Exercise inputs:

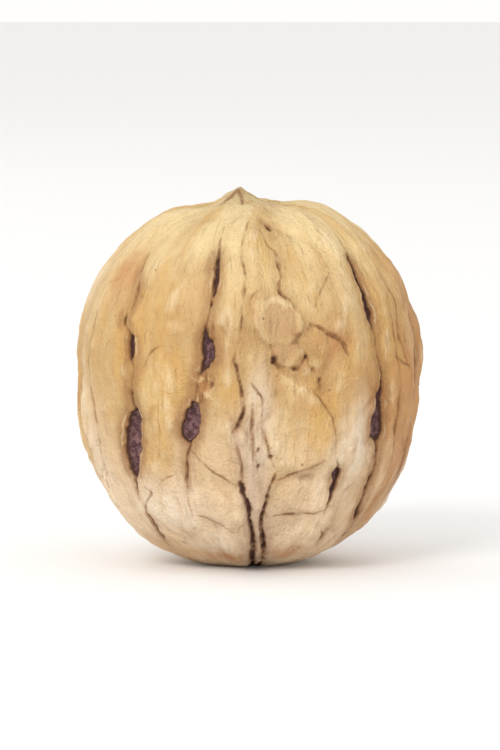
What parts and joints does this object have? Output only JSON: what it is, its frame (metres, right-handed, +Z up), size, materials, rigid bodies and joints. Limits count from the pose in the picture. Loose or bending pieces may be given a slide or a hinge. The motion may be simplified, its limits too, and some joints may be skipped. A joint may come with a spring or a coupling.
{
  "type": "walnut",
  "caption": "Whole walnut in its closed shell, standing upright on its stem end, with a raised suture, a pointed tip and narrow slots in the shell.",
  "frame": {"origin": "under the middle of the nut, on the small flat of the stem end that it stands on", "axes": "+Z up the nut from stem end to tip; the suture runs up the front (-Y) and down the back (+Y); the cheeks face -X and +X"},
  "size_m": [0.037, 0.037, 0.041],
  "materials": {
    "walnut_shell": "dry matt nutshell, tan with darker slots and creases"
  },
  "bodies": {
    "root": {"walnut": "walnut_shell"}
  },
  "joints": []
}
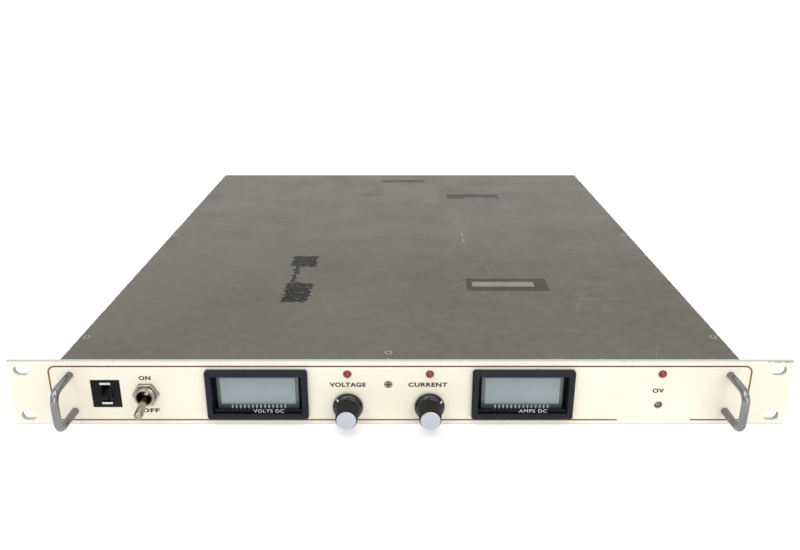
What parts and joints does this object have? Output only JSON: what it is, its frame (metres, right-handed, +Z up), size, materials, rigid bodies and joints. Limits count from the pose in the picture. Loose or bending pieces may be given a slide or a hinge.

Required work:
Reproduce the records word for word.

Result of the exercise:
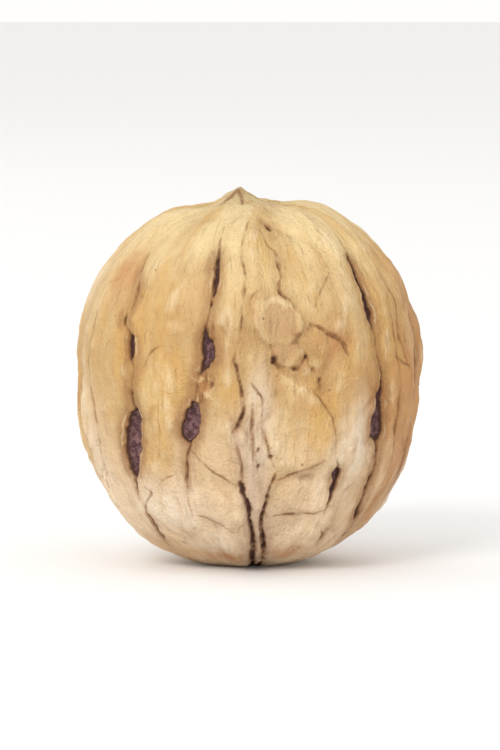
What parts and joints does this object have? Output only JSON: what it is, its frame (metres, right-handed, +Z up), size, materials, rigid bodies and joints. Limits count from the pose in the picture. Loose or bending pieces may be given a slide or a hinge. The motion may be simplified, its limits too, and some joints may be skipped. A joint may come with a spring or a coupling.
{
  "type": "walnut",
  "caption": "Whole walnut in its closed shell, standing upright on its stem end, with a raised suture, a pointed tip and narrow slots in the shell.",
  "frame": {"origin": "under the middle of the nut, on the small flat of the stem end that it stands on", "axes": "+Z up the nut from stem end to tip; the suture runs up the front (-Y) and down the back (+Y); the cheeks face -X and +X"},
  "size_m": [0.037, 0.037, 0.041],
  "materials": {
    "walnut_shell": "dry matt nutshell, tan with darker slots and creases"
  },
  "bodies": {
    "root": {"walnut": "walnut_shell"}
  },
  "joints": []
}
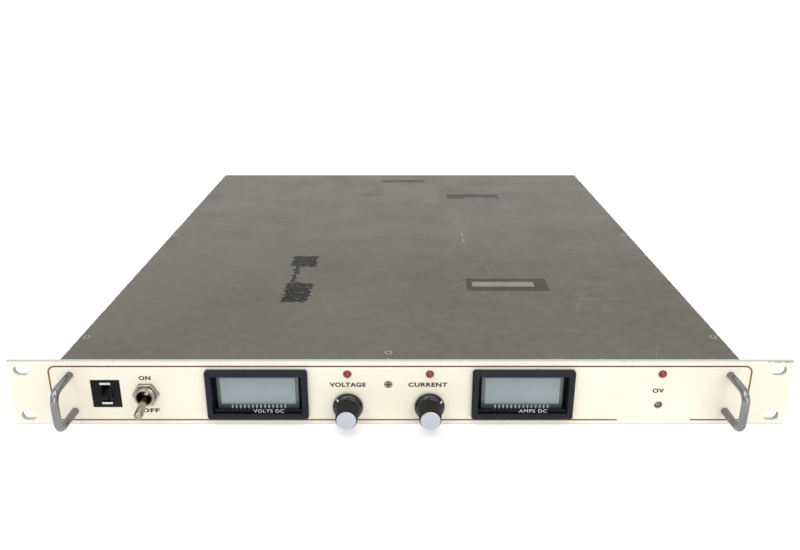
What parts and joints does this object have? Output only JSON: what it is, its frame (metres, right-handed, +Z up), size, materials, rigid bodies and joints. Limits count from the pose in the picture. Loose or bending pieces may be given a slide or a hinge.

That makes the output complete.